# [STATED PROBLEM]
Stop after the line with "material with one": repeat exactly every line before it, beginning with the first, and that line itself.

————————

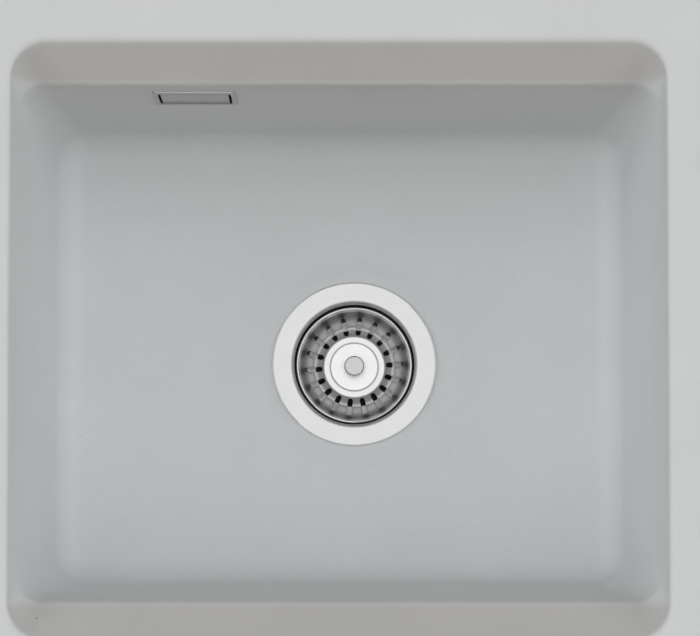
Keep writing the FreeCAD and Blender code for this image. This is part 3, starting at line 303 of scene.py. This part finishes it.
class Shader:
    """A material with one Principled shader and short calls for the nodes that feed it."""

    def __init__(self, name, **settings):
        self.material = bpy.data.materials.new(name)
        self.material.use_nodes = True
        self.tree = self.material.node_tree
        self.bsdf = self.tree.nodes["Principled BSDF"]
        for socket, value in settings.items():
            self.bsdf.inputs[socket.replace("_", " ")].default_value = value
        self.where = self.node("TexCoord").outputs["Object"]

    def node(self, kind, operation=None):
        made = self.tree.nodes.new("ShaderNode" + kind)
        if operation:
            made.operation = operation
        return made

    def link(self, source, target):
        self.tree.links.new(source, target)

    def noise(self, size_mm, detail=3.0, roughness=0.5):
        """Noise of about that grain size, 0 to 1."""
        node = self.node("TexNoise")
        node.inputs["Scale"].default_value = 1.0 / (size_mm * MM)
        node.inputs["Detail"].default_value = detail
        node.inputs["Roughness"].default_value = roughness
        self.link(self.where, node.inputs["Vector"])
        return node.outputs["Fac"]

    def cells(self, size_mm):
        """Cells of about that size: the distance from each cell's middle, and a colour for each cell."""
        node = self.node("TexVoronoi")
        node.inputs["Scale"].default_value = 1.0 / (size_mm * MM)
        self.link(self.where, node.inputs["Vector"])
        return node.outputs["Distance"], node.outputs["Color"]

    def ramp(self, value, *stops):
        """Colour ramp through (place, colour) stops, where a number is a grey."""
        node = self.node("ValToRGB")
        steps = node.color_ramp.elements
        while len(steps) < len(stops):
            steps.new(0.5)
        for step, (at, colour) in zip(steps, stops):
            step.position = at
            step.color = (*colour, 1.0) if isinstance(colour, tuple) else (colour, colour, colour, 1.0)
        self.link(value, node.inputs["Fac"])
        return node.outputs["Color"]

    def range(self, value, low, high, at_low=0.3, at_high=0.7):
        """The value spread from low to high."""
        node = self.node("MapRange")
        for socket, number in zip(("From Min", "From Max", "To Min", "To Max"), (at_low, at_high, low, high)):
            node.inputs[socket].default_value = number
        self.link(value, node.inputs["Value"])
        return node.outputs["Result"]

    def fade(self, value, start, end):
        """0 up to the start and 1 from the end on."""
        return self.range(value, 0.0, 1.0, start, end)

    def mix(self, share, first, second, blend="MIX"):
        node = self.node("Mix")
        node.data_type, node.blend_type = "RGBA", blend
        for socket, value in ((node.inputs[0], share), (node.inputs[6], first), (node.inputs[7], second)):
            if isinstance(value, (int, float)):
                socket.default_value = value
            elif isinstance(value, tuple):
                socket.default_value = (*value, 1.0)
            else:
                self.link(value, socket)
        return node.outputs[2]

    def multiply(self, first, second, share=1.0):
        return self.mix(share, first, second, "MULTIPLY")

    def measure(self, centre, axes):
        """Distance from a centre in millimetres, along the given axes only."""
        away, kept = self.node("VectorMath", "SUBTRACT"), self.node("VectorMath", "MULTIPLY")
        self.link(self.where, away.inputs[0])
        away.inputs[1].default_value = Vector(centre) * MM
        self.link(away.outputs[0], kept.inputs[0])
        kept.inputs[1].default_value = [axis / MM for axis in axes]
        length = self.node("VectorMath", "LENGTH")
        self.link(kept.outputs[0], length.inputs[0])
        return length.outputs["Value"]

    def bump(self, height, depth_mm, strength):
        node = self.node("Bump")
        node.inputs["Strength"].default_value = strength
        node.inputs["Distance"].default_value = depth_mm * MM
        self.link(height, node.inputs["Height"])
        self.link(node.outputs["Normal"], self.bsdf.inputs["Normal"])

    def colour(self, source):
        self.link(source, self.bsdf.inputs["Base Color"])

    def rough(self, source):
        self.link(source, self.bsdf.inputs["Roughness"])


def composite():
    """Cast stone-filled resin: light grey, matt, with fine grain and a few dark specks.

    The sloping shoulders in front and behind are painted a little darker and warmer: painted shade.
    """
    stone = Shader("composite", Specular_IOR_Level=0.4)
    grain, cloud = stone.noise(0.9, 4.0, 0.7), stone.noise(60.0, 2.0)
    fine = stone.ramp(grain, (0.3, (0.685, 0.699, 0.703)), (0.7, (0.765, 0.779, 0.783)))
    tone = stone.multiply(fine, stone.ramp(cloud, (0.3, 0.94), (0.7, 1.0)), share=0.5)
    # painted shade: the shoulders' colour darkened and warmed by a mask away from the middle and below the
    # flange's top
    outwards = stone.fade(stone.measure((0, 0, 0), FORWARD), *SHOULDER_OUT)
    below = stone.fade(stone.measure((0, 0, 0), UPRIGHT), *SHOULDER_BELOW)
    shoulder = stone.multiply(outwards, below)
    tone = stone.multiply(tone, stone.ramp(shoulder, (0.0, 1.0), (1.0, SHOULDER_PAINTED_SHADE)))
    middle, chance = stone.cells(SPECK_SPACING)
    specks = stone.multiply(stone.ramp(middle, (0.045, 1.0), (0.07, 0.0)),
                            stone.ramp(chance, (0.10, 1.0), (0.11, 0.0)))
    stone.colour(stone.mix(specks, tone, SPECK_COLOUR))
    stone.rough(stone.range(stone.noise(3.0), 0.40, 0.52))
    stone.bump(grain, 0.05, 0.25)
    return stone.material


def brushed(metal, grain, rough_low, rough_high):
    """The metal's uneven gloss and fine relief, and the material."""
    metal.rough(metal.range(metal.noise(6.0), rough_low, rough_high))
    metal.bump(grain, 0.01, 0.3)
    return metal.material


def steel(name, colour, rough_low, rough_high, grain_mm=0.4):
    """Metal of one colour, finely mottled."""
    metal = Shader(name, Metallic=1.0)
    grain = metal.noise(grain_mm, 3.0, 0.6)
    metal.colour(metal.ramp(grain, (0.3, tuple(c * 0.95 for c in colour)), (0.7, colour)))
    return brushed(metal, grain, rough_low, rough_high)


def zoned_steel(name, centre, axes, zones, rough_low, rough_high, tint=WHITE, edge=None):
    """Steel whose tone follows the distance from a centre, in (millimetres, tone) zones, which paint its
    light and shade.

    Beyond the radius of its edge, where it has one, it is painted white: a painted highlight.
    """
    metal = Shader(name, Metallic=1.0)
    reach = zones[-1][0]
    share = metal.fade(metal.measure(centre, axes), 0.0, reach)
    tone = metal.ramp(share, *((at / reach, tuple(level * t for t in tint)) for at, level in zones))
    if edge:
        # painted highlight: beyond the edge's radius the tone is mixed to white
        painted_highlight = metal.fade(metal.measure(centre, LEVEL), edge, edge + 0.4)
        tone = metal.mix(painted_highlight, tone, WHITE)
    grain = metal.noise(0.4, 3.0, 0.6)
    metal.colour(metal.multiply(tone, metal.ramp(grain, (0.3, 0.94), (0.7, 1.0))))
    return brushed(metal, grain, rough_low, rough_high)


def plain(name, dark, light, rough_low, rough_high, grain_mm, depth_mm):
    """A moulded or cast surface: slight mottling, uneven gloss and a fine skin texture.

    Each of its two colours is RGB, or one number for a grey.
    """
    surface = Shader(name)
    grain = surface.noise(grain_mm)
    surface.colour(surface.ramp(surface.noise(12.0), (0.3, dark), (0.7, light)))
    surface.rough(surface.range(grain, rough_low, rough_high))
    surface.bump(grain, depth_mm, 0.4)
    return surface.material


# the basket's tone, ring by ring, paints its light and shade: plateau, painted shade in the groove by the
# disc, shaded flank, a painted light band in the trough, shaded drawn wall, and a bead bright as a painted
# highlight
BASKET_ZONES = [(0.0, 0.90), (16.9, 0.45), (17.3, 0.50), (17.9, 0.90), (20.8, 0.90), (21.8, 0.42),
                (27.4, 0.46), (28.4, 0.62), (29.6, 0.98), (32.0, 0.95), (34.8, 0.45), (37.5, 0.32),
                (38.0, 0.98), (42.0, 0.98)]
# the disc is painted dark towards its rim: painted shade in the groove round it
DISC_ZONES = [(0.0, 0.93), (16.0, 0.93), (16.6, 0.60), (17.0, 0.45)]
# the cup's tone is painted by depth: light at its flange, darker down the wall and near black by the basket's
# bead as painted shade and painted dark reflection, then bright at its bottom as painted light
CUP_ZONES = [(0.0, 0.78), (1.5, 0.76), (4.0, 0.62), (9.0, 0.42), (13.5, 0.22), (15.5, 0.02), (17.0, 0.02),
             (17.6, 0.95), (80.0, 0.95)]
# from this radius out the flange's rounded edge is painted white: a painted highlight over its dark
# reflection
CUP_EDGE_R = 55.8
# the overflow's plate is painted darker towards its foot: painted shade
COVER_TOP = (0.0, 0.0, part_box("overflow_cover")[1].z / MM)
COVER_ZONES = [(0.0, 0.40), (3.0, 0.50), (17.0, 0.50), (21.0, 0.36), (26.0, 0.24), (40.0, 0.20)]
COVER_TINT = (1.0, 0.99, 0.97)

SLOTS = {
    "composite": composite(),
    "satin_steel": steel("satin_steel", (0.50, 0.495, 0.485), 0.28, 0.36),
    "basket_steel": zoned_steel("basket_steel", WASTE_AXIS, LEVEL, BASKET_ZONES, 0.30, 0.38),
    "bright_steel": steel("bright_steel", (0.68, 0.68, 0.68), 0.12, 0.22),
    "zinc_steel": steel("zinc_steel", (0.62, 0.63, 0.65), 0.28, 0.45, grain_mm=0.8),
    "brass": steel("brass", (0.78, 0.60, 0.32), 0.20, 0.32),
    "white_plastic": plain("white_plastic", (0.74, 0.74, 0.72), (0.80, 0.80, 0.78), 0.38, 0.52, 0.7, 0.02),
    "hose_plastic": plain("hose_plastic", (0.40, 0.41, 0.42), (0.47, 0.48, 0.49), 0.42, 0.58, 0.7, 0.02),
    "black_rubber": plain("black_rubber", 0.014, 0.022, 0.5, 0.68, 0.5, 0.03),
    "sealing_rubber": plain("sealing_rubber", (0.05, 0.05, 0.052), (0.075, 0.075, 0.078), 0.55, 0.75,
                            0.5, 0.03),
}

# the same steel with light and shade painted into its tone on some pieces, and a lighter grey on the knob
FINISHES = {
    "overflow_cover": zoned_steel("cover_steel", COVER_TOP, UPRIGHT, COVER_ZONES, 0.28, 0.36, COVER_TINT),
    "strainer_cup": zoned_steel("cup_steel", WASTE_AXIS, UPRIGHT, CUP_ZONES, 0.30, 0.38, edge=CUP_EDGE_R),
    "basket_disc": zoned_steel("disc_steel", WASTE_AXIS, LEVEL, DISC_ZONES, 0.24, 0.32),
    "knob": steel("knob_steel", (0.66, 0.66, 0.66), 0.30, 0.40),
}


def paint(piece, material):
    """The material in every slot of the piece, with a slot made where it has none."""
    if not piece.material_slots:
        piece.data.materials.append(material)
    for slot in piece.material_slots:
        slot.material = material


# ---------------------------------------------------------------- the pieces
bowl = make_bowl()
paint(bowl, SLOTS["composite"])
for part in frame["record"]["subparts"]:
    if part["node"] != "bowl":
        paint(nodes[part["node"]], FINISHES.get(part["node"], SLOTS[part["material_slot"]]))


# ---------------------------------------------------------------- stage, light and camera
GROUND_HALF = 6000.0
LOBE_POWER = 16.0
# azimuth from the back over the right, elevation and colour of each lobe of light
STUDIO = [
    (0, 90, (1.70, 1.72, 1.74)),
    (90, 42, (2.25, 2.28, 2.30)), (270, 42, (2.25, 2.28, 2.30)),
    (90, 30, (1.40, 1.42, 1.42)), (270, 30, (1.40, 1.42, 1.42)),
    (0, 62, (0.75, 0.78, 0.82)), (180, 26, (0.45, 0.28, 0.15)), (0, 26, (0.30, 0.18, 0.10)),
]
CAMERA_AT, CAMERA_TILT = Vector((6.99, -100.6, 1503.1)), 2.688
LENS, SENSOR_WIDTH, SHIFT_Y = 126.83, 36.0, 0.10


def make_stage():
    low, half = cad_box[0].z / MM, GROUND_HALF
    corners = [(-half, -half, low), (half, -half, low), (half, half, low), (-half, half, low)]
    ground = place("ground", corners, [(0, 1, 2, 3)], None)
    paint(ground, plain("pale_ground", 0.80, 0.82, 0.7, 0.8, 4.0, 0.02))


def make_world():
    """Soft studio light from broad lobes.

    The camera, metal and glass see a pale background instead.
    """
    world = bpy.data.worlds.new("studio")
    bpy.context.scene.world = world
    world.use_nodes = True
    tree = world.node_tree
    tree.nodes.clear()

    def node(kind, operation=None, **inputs):
        """A node with its numbered inputs, _0 and on, set or linked."""
        made = tree.nodes.new("ShaderNode" + kind)
        if operation:
            made.operation = operation
        for slot, value in inputs.items():
            socket = made.inputs[int(slot[1:])]
            if isinstance(value, bpy.types.NodeSocket):
                tree.links.new(value, socket)
            else:
                socket.default_value = value
        return made

    paths = node("LightPath").outputs
    seen = node("Math", "MAXIMUM", _0=paths["Is Camera Ray"], _1=paths["Is Glossy Ray"])
    seen = node("Math", "MAXIMUM", _0=seen.outputs[0], _1=paths["Is Transmission Ray"])
    direction = node("TexCoord").outputs["Generated"]
    light = (0.0, 0.0, 0.0)
    for azimuth, elevation, colour in STUDIO:
        turn, rise = math.radians(azimuth), math.radians(elevation)
        aim = (math.sin(turn) * math.cos(rise), math.cos(turn) * math.cos(rise), math.sin(rise))
        facing = node("VectorMath", "DOT_PRODUCT", _0=direction, _1=aim).outputs["Value"]
        facing = node("Math", "MAXIMUM", _0=facing, _1=0.0).outputs[0]
        shape = node("Math", "POWER", _0=facing, _1=LOBE_POWER).outputs[0]
        light = node("VectorMath", "MULTIPLY_ADD", _0=shape, _1=colour, _2=light).outputs[0]
    lit = node("Background", _0=light, _1=1.0).outputs[0]
    pale = node("Background", _0=(*WHITE, 1.0), _1=1.0).outputs[0]
    choice = node("MixShader", _0=seen.outputs[0], _1=lit, _2=pale)
    node("OutputWorld", _0=choice.outputs[0])


def make_camera():
    lens = bpy.data.cameras.new("camera")
    lens.lens, lens.sensor_width, lens.sensor_fit = LENS, SENSOR_WIDTH, "HORIZONTAL"
    lens.shift_y = SHIFT_Y
    lens.clip_start, lens.clip_end = 0.05, 50.0
    camera = bpy.data.objects.new("camera", lens)
    camera.location = CAMERA_AT * MM
    camera.rotation_euler = (math.radians(CAMERA_TILT), 0.0, 0.0)
    bpy.context.scene.collection.objects.link(camera)
    bpy.context.scene.camera = camera


make_stage()
make_world()
make_camera()

bpy.context.scene.view_settings.view_transform = "Standard"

————————

# [REPLY TO THE EXERCISE]
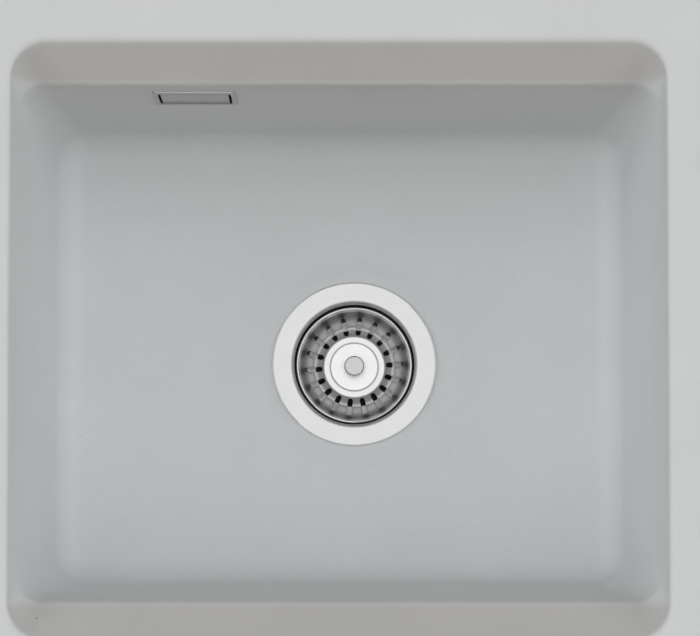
Keep writing the FreeCAD and Blender code for this image. This is part 3, starting at line 303 of scene.py. This part finishes it.
class Shader:
    """A material with one Principled shader and short calls for the nodes that feed it."""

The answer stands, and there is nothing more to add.